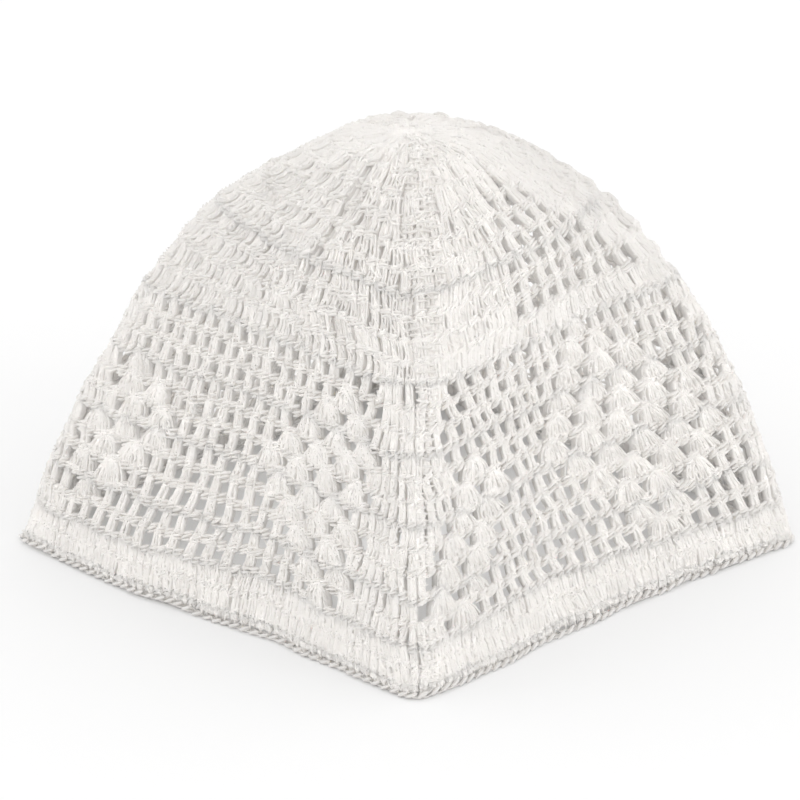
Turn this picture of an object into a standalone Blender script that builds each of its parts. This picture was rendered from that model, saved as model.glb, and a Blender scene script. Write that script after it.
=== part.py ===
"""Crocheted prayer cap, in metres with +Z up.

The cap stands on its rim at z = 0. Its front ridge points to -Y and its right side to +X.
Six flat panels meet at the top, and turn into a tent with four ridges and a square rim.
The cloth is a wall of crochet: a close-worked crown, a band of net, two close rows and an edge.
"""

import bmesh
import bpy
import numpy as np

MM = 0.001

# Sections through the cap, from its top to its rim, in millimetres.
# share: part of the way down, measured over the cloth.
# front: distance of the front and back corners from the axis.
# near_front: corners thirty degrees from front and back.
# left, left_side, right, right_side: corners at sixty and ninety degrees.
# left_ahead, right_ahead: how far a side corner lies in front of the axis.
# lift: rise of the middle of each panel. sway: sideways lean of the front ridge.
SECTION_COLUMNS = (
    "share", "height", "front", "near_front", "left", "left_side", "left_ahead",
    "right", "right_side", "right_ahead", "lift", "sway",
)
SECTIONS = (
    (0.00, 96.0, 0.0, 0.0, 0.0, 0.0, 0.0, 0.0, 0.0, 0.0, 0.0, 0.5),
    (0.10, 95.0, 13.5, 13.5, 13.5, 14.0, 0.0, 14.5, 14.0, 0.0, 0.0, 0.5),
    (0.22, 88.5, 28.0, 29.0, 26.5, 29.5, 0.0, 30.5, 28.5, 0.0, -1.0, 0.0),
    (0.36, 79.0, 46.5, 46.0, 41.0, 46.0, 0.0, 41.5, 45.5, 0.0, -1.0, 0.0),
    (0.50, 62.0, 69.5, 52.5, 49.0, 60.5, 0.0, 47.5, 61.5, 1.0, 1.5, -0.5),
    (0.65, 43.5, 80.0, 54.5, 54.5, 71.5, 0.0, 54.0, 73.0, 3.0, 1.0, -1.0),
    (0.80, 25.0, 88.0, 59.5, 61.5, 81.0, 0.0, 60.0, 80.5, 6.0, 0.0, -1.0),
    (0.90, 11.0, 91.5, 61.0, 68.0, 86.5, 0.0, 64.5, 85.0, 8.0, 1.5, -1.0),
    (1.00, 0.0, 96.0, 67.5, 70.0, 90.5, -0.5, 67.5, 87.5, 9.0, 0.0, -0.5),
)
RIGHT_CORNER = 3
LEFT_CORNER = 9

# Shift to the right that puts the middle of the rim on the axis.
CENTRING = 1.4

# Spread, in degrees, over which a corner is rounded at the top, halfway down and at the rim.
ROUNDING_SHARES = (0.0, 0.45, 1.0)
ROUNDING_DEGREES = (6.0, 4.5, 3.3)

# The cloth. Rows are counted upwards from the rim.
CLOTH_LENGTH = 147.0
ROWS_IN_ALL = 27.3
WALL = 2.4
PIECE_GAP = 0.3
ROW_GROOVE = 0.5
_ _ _
The exercise. Beginning at the first line above, repeat exactly until the line containing "with +Z up.", which is included.

Answer to this problem.
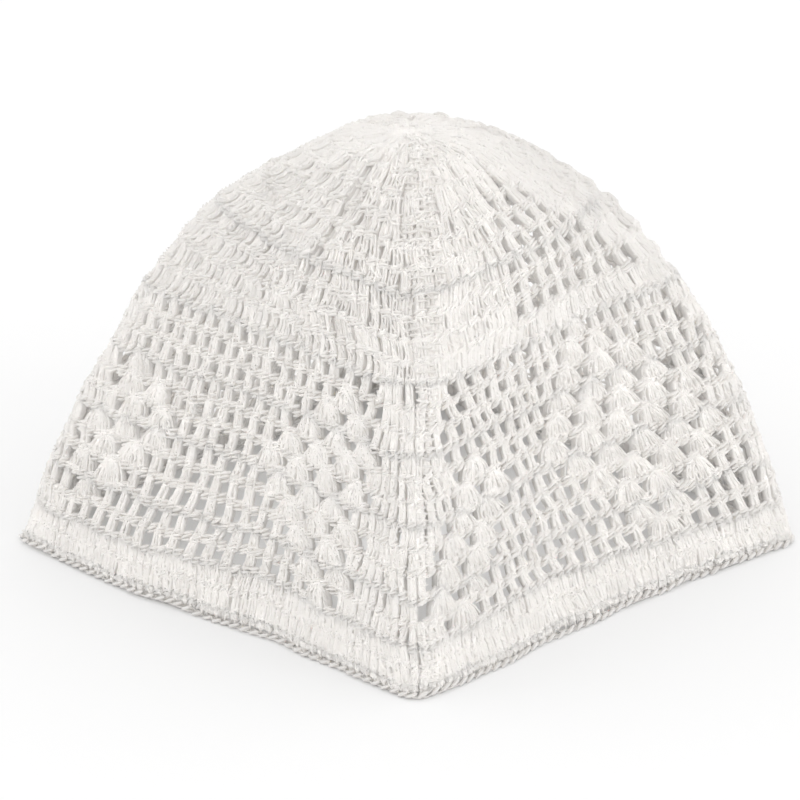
Turn this picture of an object into a standalone Blender script that builds each of its parts. This picture was rendered from that model, saved as model.glb, and a Blender scene script. Write that script after it.
=== part.py ===
"""Crocheted prayer cap, in metres with +Z up.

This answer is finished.